Een groot initiatief om levens te redden

Sinds het aantreden van de nieuwe klerikale president en de vorming van zijn kabinet heeft Iran een verontrustende toename van het aantal executies meegemaakt. Massoud Pezeshkian heeft benadrukt dat het brute beleid van Ebrahim Raisi, bekend als de “massamoordenaar van 1988”, zal worden voortgezet en heeft herhaaldelijk zijn loyaliteit aan Ali Khamenei, de Opperste Leider van de moellahs, onderstreept.

Het klerikale regime kan het geen dag uithouden zonder zijn toevlucht te nemen tot onderdrukking, executies en martelingen.

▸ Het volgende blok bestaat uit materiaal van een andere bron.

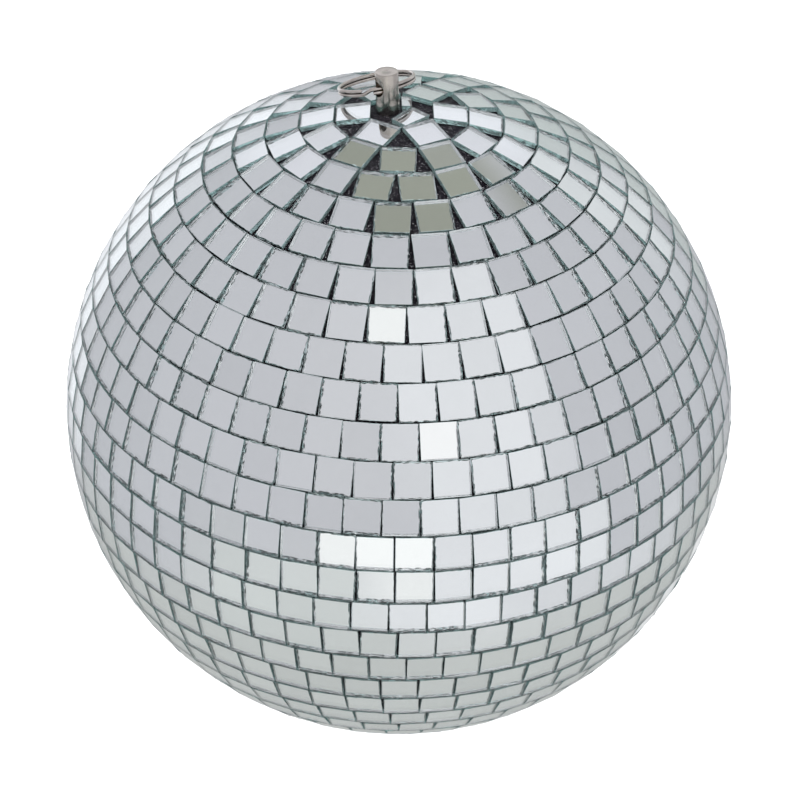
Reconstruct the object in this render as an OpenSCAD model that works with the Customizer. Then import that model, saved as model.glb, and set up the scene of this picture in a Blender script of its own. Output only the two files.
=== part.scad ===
// Mirror ball: a hollow black core covered with rows of square mirror tiles,
// hung from a cross-drilled steel pin with a split ring through it.
// The origin is the centre of the pin's cross hole, with +Z up along the pin.

/* [Ball] */
// Diameter over the mirror tiles
ball_d = 200; // [180:5:240]
// Wall of the two core halves
core_wall = 3; // [2:0.5:5]
// Thickness of the black adhesive coat on the core
coat = 0.3; // [0.2:0.1:0.5]
// Height of the lip that centres the upper half on the lower one
lip_h = 6; // [4:1:10]

/* [Mirror tiles] */
// Angle between neighbouring rows, seen from the ball's centre
row_pitch = 5.8; // [5.7:0.1:5.8]
// Half-angle of the opening in the tiling at the crown
crown_angle = 4.85; // [4.85:0.05:5.2]
// Gap between the backs of neighbouring rows
row_joint = 0.48; // [0.4:0.02:0.7]
// Gap between tiles of a row near the poles
tight_joint = 0.08; // [0.08:0.02:0.2]
// Gap between tiles of a row at the equator
loose_joint = 0.44; // [0.3:0.02:0.6]
// Thickness of the silvered glass
glass = 1.5; // [1.2:0.1:2]
// Lean of the rows' common axis away from the pin
row_tilt = 2.4; // [0:0.1:2.6]
// Compass direction of that lean, from +X
row_tilt_turn = -25; // [-40:5:0]
// Most that a tile rocks out of line with the core
tile_rock = 0.8; // [0:0.1:1]
// Seed of the small errors of laying by hand
lay_seed = 7; // [1:1:99]

/* [Hanging pin] */
// Diameter of the pin
pin_d = 6.5; // [6:0.1:7]
// How far the pin stands out of the tiles
pin_out = 10.5; // [10:0.5:14]
// Depth of the cross hole's centre below the pin's top
hole_drop = 4.6; // [4.2:0.1:5]
// Diameter of the cross hole
hole_d = 4.5; // [4.4:0.1:4.6]
// Compass direction of the cross hole, from +X
hole_turn = 28; // [0:1:60]
// Diameter of the threaded lower end
thread_d = 5.9; // [5:0.1:5.9]

/* [Split ring] */
// Diameter of the ring along the middle of its wire
ring_d = 21.2; // [20:0.2:22]
// Diameter of the wire
wire_d = 1.06; // [1:0.02:1.1]
// How far the ring lies turned off the cross hole's direction
ring_skew = 10; // [0:1:10]
// Angle by which the ring hangs below level
ring_droop = 16.4; // [15:0.1:16.4]
// Rise of the ring's wire through the cross hole
ring_rise = 4; // [0:1:4]
// How far the wire lies below the middle of the cross hole
ring_sit = 0.6; // [0.4:0.05:0.6]

/* [Hidden] */
$fn = 96;

core_colour = "#17151a";
coat_colour = "#211d24";
steel_colour = "#b3aca4";
ring_colour = "#c2b9ad";
plate_colour = "#9fa4a6";
mirror_colour = "#c6cbd1";

face_r = ball_d / 2;
back_r = face_r - glass;
seat_gap = 0.02;
coat_r = back_r - seat_gap;
core_r = coat_r - coat;
inner_r = core_r - core_wall;
tile = 2 * back_r * tan(row_pitch / 2) - row_joint;

pin_top = face_r + pin_out;
hole_h = pin_top - hole_drop;
running_gap = 0.05;

// Parts inside the crown, as heights above the ball's centre
plate_top = inner_r - 7;
plate_t = 2;
washer_t = 1.4;
nut_t = 5;
plate_bottom = plate_top - plate_t;
washer_bottom = plate_bottom - washer_t;
nut_bottom = washer_bottom - nut_t;
pin_bottom = nut_bottom - 2.5;
thread_pitch = 1;
thread_depth = 0.3;
thread_turns = floor((plate_bottom - pin_bottom) / thread_pitch) - 1;

// Start of each row's first tile, turned from the front, as it was laid from the crown down
row_start = [-1.5, 11.5, 16, 3, 1.5, 2, 0, 3, 5.5, 2, 4, 2, 4, 4, 3, 4.5, 0, 2, 2.5, 4, -1, 4,
    1, 5, 2, 8, 3, 10, 0];
front = -90;

function row_angle(row) = crown_angle + (row - 0.5) * row_pitch;
// Radius, from the rows' axis, of the edge where the tiles of a row crowd together
function crowded_r(angle) = back_r * sin(angle) - tile / 2 * abs(cos(angle));
function joint(angle) = tight_joint + (loose_joint - tight_joint) * pow(sin(angle), 12);
function row_count(angle) = floor(180 / atan((tile + joint(angle)) / 2 / crowded_r(angle)));
function slack(angle) = 2 * crowded_r(angle) * tan(180 / row_count(angle)) - tile;

module from_centre() {
    translate([0, 0, -hole_h]) children();
}

// Turns the rows' axis off the pin's
module on_row_axis() {
    from_centre() rotate([0, 0, row_tilt_turn]) rotate([0, row_tilt, 0])
        rotate([0, 0, -row_tilt_turn]) children();
}

// A flat piece of mirror glass, bedded on the coat
module mirror_piece(length, width) {
    translate([-length / 2, -width / 2, 0]) cube([length, width, glass]);
}

module bed(angle, turn) {
    rotate([0, 0, turn]) rotate([0, angle, 0]) translate([0, 0, back_r]) children();
}

module tile_row(row) {
    angle = row_angle(row);
    count = row_count(angle);
    play = slack(angle);
    spin = asin(play / 2 / tile);
    errors = rands(-1, 1, 5 * count, lay_seed + row);
    color(mirror_colour) on_row_axis()
        for (i = [0 : count - 1])
            bed(angle, front + row_start[row - 1] + (i + 0.5) * 360 / count)
                translate([0.1 * errors[5 * i], 0.15 * play * errors[5 * i + 1], 0])
                    rotate([tile_rock * errors[5 * i + 2], tile_rock * errors[5 * i + 3],
                        spin * errors[5 * i + 4]])
                        mirror_piece(tile, tile);
}

// Two pieces cut by hand to close the gap beside the pin
module crown_filler_tiles() {
    color(mirror_colour) on_row_axis() {
        bed(2.6, -64) rotate([0, 0, 64]) linear_extrude(height = glass)
            polygon([[0.9, 5.1], [5.6, 0.8], [-1.1, -5.1], [-4.9, -1.6]]);
        bed(2.8, 73) rotate([0, 0, -73]) mirror_piece(2.6, 6.2);
    }
}

// A whole tile at the lower pole with four cut strips round it
module bottom_tiles() {
    strip = 3.8;
    strip_angle = atan((tile / 2 + row_joint + strip / 2) / back_r);
    color(mirror_colour) on_row_axis() rotate([180, 0, 0]) {
        bed(0, 0) mirror_piece(tile, tile);
        for (turn = [0 : 90 : 270])
            bed(strip_angle, turn) mirror_piece(strip, tile);
    }
}

module half_shell() {
    intersection() {
        difference() {
            sphere(r = core_r);
            sphere(r = inner_r);
        }
        translate([-face_r, -face_r, 0]) cube([ball_d, ball_d, face_r]);
    }
}

module upper_shell() {
    boss_r = 13;
    color(core_colour) from_centre() difference() {
        union() {
            half_shell();
            intersection() {
                sphere(r = core_r - core_wall / 2);
                translate([0, 0, plate_top]) cylinder(r = boss_r, h = core_r);
            }
        }
        cylinder(d = pin_d + 2 * running_gap, h = ball_d);
    }
}

module lower_shell() {
    lip_r = inner_r - 0.3;
    lip_t = 2;
    color(core_colour) from_centre() {
        mirror([0, 0, 1]) half_shell();
        difference() {
            union() {
                translate([0, 0, -lip_h]) cylinder(r = lip_r, h = 2 * lip_h);
                translate([0, 0, -lip_h]) cylinder(r = inner_r + 0.5, h = lip_h);
            }
            translate([0, 0, -2 * lip_h]) cylinder(r = lip_r - lip_t, h = 4 * lip_h);
        }
    }
}

module adhesive_coat() {
    color(coat_colour) from_centre() difference() {
        sphere(r = coat_r);
        sphere(r = core_r);
        cylinder(d = pin_d + 2 * running_gap, h = ball_d);
    }
}

// Half section of the pin: threaded end, shoulder on the load plate, bevelled top
module pin_section() {
    root_r = thread_d / 2 - thread_depth;
    bevel = 0.35;
    thread = [for (i = [0 : thread_turns - 1]) each [
        [thread_d / 2, pin_bottom + (i + 0.5) * thread_pitch],
        [root_r, pin_bottom + (i + 1) * thread_pitch]]];
    polygon(concat(
        [[0, pin_bottom], [root_r, pin_bottom]],
        thread,
        [[thread_d / 2, pin_bottom + (thread_turns + 0.5) * thread_pitch],
            [thread_d / 2, plate_top],
            [pin_d / 2, plate_top],
            [pin_d / 2, pin_top - bevel],
            [pin_d / 2 - bevel, pin_top],
            [0, pin_top]]));
}

module hanging_pin() {
    color(steel_colour) difference() {
        from_centre() rotate_extrude() pin_section();
        rotate([0, 0, hole_turn]) rotate([0, 90, 0])
            cylinder(d = hole_d, h = 2 * pin_d, center = true);
    }
}

module washer(outer_d, bottom, thickness) {
    from_centre() translate([0, 0, bottom]) difference() {
        cylinder(d = outer_d, h = thickness);
        translate([0, 0, -thickness]) cylinder(d = thread_d + 2 * running_gap, h = 3 * thickness);
    }
}

module load_plate() {
    color(plate_colour) washer(22, plate_bottom, plate_t);
}

module lock_washer() {
    color(plate_colour) washer(10.4, washer_bottom, washer_t);
}

module pin_nut() {
    across_flats = 10;
    color(plate_colour) from_centre() translate([0, 0, nut_bottom]) difference() {
        cylinder(d = across_flats / cos(30), h = nut_t, $fn = 6);
        translate([0, 0, -nut_t]) cylinder(d = thread_d + 2 * running_gap, h = 3 * nut_t);
    }
}

// Two turns of wire lying on each other
module wire_section() {
    overlap = 0.04;
    for (side = [-1, 1])
        translate([ring_d / 2, side * (wire_d - overlap) / 2]) circle(d = wire_d);
    translate([ring_d / 2, 0]) square([wire_d / 2, wire_d / 2], center = true);
}

module split_ring() {
    // The curve of the wire is shared between both sides of the cross hole
    bow = pow(pin_d / 2, 2) / ring_d;
    color(ring_colour) translate([0, 0, -ring_sit]) rotate([0, 0, hole_turn - ring_skew])
        rotate([0, -ring_rise, 0]) rotate([-ring_droop, 0, 0])
            translate([0, ring_d / 2 - bow / 2, 0]) rotate_extrude() wire_section();
}

upper_shell();
lower_shell();
adhesive_coat();
hanging_pin();
load_plate();
lock_washer();
pin_nut();
split_ring();
crown_filler_tiles();
bottom_tiles();
tile_row(1);  // tile_row_01
tile_row(2);  // tile_row_02
tile_row(3);  // tile_row_03
tile_row(4);  // tile_row_04
tile_row(5);  // tile_row_05
tile_row(6);  // tile_row_06
tile_row(7);  // tile_row_07
tile_row(8);  // tile_row_08
tile_row(9);  // tile_row_09
tile_row(10);  // tile_row_10
tile_row(11);  // tile_row_11
tile_row(12);  // tile_row_12
tile_row(13);  // tile_row_13
tile_row(14);  // tile_row_14
tile_row(15);  // tile_row_15
tile_row(16);  // tile_row_16
tile_row(17);  // tile_row_17
tile_row(18);  // tile_row_18
tile_row(19);  // tile_row_19
tile_row(20);  // tile_row_20
tile_row(21);  // tile_row_21
tile_row(22);  // tile_row_22
tile_row(23);  // tile_row_23
tile_row(24);  // tile_row_24
tile_row(25);  // tile_row_25
tile_row(26);  // tile_row_26
tile_row(27);  // tile_row_27
tile_row(28);  // tile_row_28
tile_row(29);  // tile_row_29
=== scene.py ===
"""Looks of the mirror ball: glass tiles, black coat, turned pin and split ring, in a pale studio."""
import math

import bpy
import numpy as np
from mathutils import Matrix, Vector


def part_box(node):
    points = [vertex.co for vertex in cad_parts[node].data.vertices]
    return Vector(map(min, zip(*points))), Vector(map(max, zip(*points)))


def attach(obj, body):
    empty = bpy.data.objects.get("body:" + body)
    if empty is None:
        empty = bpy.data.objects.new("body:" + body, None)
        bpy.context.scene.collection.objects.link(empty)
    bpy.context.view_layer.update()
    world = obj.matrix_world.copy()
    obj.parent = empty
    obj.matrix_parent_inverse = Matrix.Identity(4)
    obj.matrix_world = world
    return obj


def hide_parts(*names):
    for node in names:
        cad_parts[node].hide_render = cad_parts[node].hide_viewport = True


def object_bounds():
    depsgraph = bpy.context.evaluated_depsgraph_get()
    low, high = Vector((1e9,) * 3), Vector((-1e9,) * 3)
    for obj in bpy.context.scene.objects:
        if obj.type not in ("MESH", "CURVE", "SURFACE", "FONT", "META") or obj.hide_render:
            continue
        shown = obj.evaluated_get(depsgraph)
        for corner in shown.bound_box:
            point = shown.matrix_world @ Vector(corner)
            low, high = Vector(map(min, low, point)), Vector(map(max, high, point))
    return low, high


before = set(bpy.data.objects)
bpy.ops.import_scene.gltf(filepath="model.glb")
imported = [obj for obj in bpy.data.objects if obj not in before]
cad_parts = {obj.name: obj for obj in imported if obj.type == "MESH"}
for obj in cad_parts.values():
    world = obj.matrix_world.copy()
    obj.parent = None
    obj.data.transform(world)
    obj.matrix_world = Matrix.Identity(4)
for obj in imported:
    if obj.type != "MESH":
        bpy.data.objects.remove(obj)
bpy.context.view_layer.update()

MM = 0.001

# Places taken from the frame
coat_low, coat_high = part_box("adhesive_coat")
COAT_R = (coat_high.x - coat_low.x) / 2
CENTRE = Vector(((coat_low.x + coat_high.x) / 2, (coat_low.y + coat_high.y) / 2, coat_low.z + COAT_R))
TILE_NODES = sorted(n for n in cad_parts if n.startswith("tile_row")) + [
    "crown_filler_tiles", "bottom_tiles"]


# ---------------------------------------------------------------- materials

def new_material(name):
    """A material with nodes, its tree and its main shader."""
    material = bpy.data.materials.new(name)
    material.use_nodes = True
    return material, material.node_tree, material.node_tree.nodes["Principled BSDF"]


def noise(tree, scale, detail=3, roughness=0.5, stretch=(1, 1, 1)):
    """A noise texture in object space, in cycles per metre, stretched along an axis."""
    coords = tree.nodes.new("ShaderNodeTexCoord")
    mapping = tree.nodes.new("ShaderNodeMapping")
    mapping.inputs["Scale"].default_value = stretch
    texture = tree.nodes.new("ShaderNodeTexNoise")
    texture.inputs["Scale"].default_value = scale
    texture.inputs["Detail"].default_value = detail
    texture.inputs["Roughness"].default_value = roughness
    tree.links.new(coords.outputs["Object"], mapping.inputs["Vector"])
    tree.links.new(mapping.outputs["Vector"], texture.inputs["Vector"])
    return texture.outputs["Fac"]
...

Om zijn gezag te handhaven en de sfeer van onderdrukking te versterken, stuurt het dagelijks tientallen mensen naar de galg.

De Iraanse gevangenissen zitten vol met mensen die gevangen zijn gezet vanwege hun bewustzijn, hun activisme en hun protesten tegen het heersende onrecht. De moedige vrouwen van Iran, met hun onwrikbare vastberadenheid, betalen een zware prijs voor de vrijheid van zichzelf en hun landgenoten.

Laten we stilstaan bij twee veerkrachtige en moedige vrouwen, de politieke gevangenen Maryam Akbari Monfared en Zeinab Jalalian, die verbannen zijn naar afgelegen gevangenissen tussen gewone gevangenen en geen medische zorg krijgen, allemaal om te voorkomen dat ze medegevangenen en het publiek inspireren.

Pakhshan Azizi, een maatschappelijk werker die door het klerikale regime ter dood was veroordeeld, schreef in een brief vanuit de gevangenis: “Zij die het pad van de waarheid en de vrijheid bewandelen, geven zowel het leven als de dood een nieuwe betekenis. Onze angst is niet voor de dood zelf, maar voor een leven zonder eer en vrijheid. Ware bevrijding begint waar vrouwen – de oudste onderdrukten – resoluut en standvastig opkomen voor hun waardigheid en eer, en de dood omarmen als een pad naar vrijheid. Sharifeh Mohammadi, ikzelf en andere vrouwen in de dodencel zijn niet de eerste of de laatste die veroordeeld worden enkel en alleen omdat ze een leven van waardigheid en vrijheid nastreven. Toch kan vrijheid niet bereikt worden zonder opoffering. De prijs van vrijheid is inderdaad hoog.”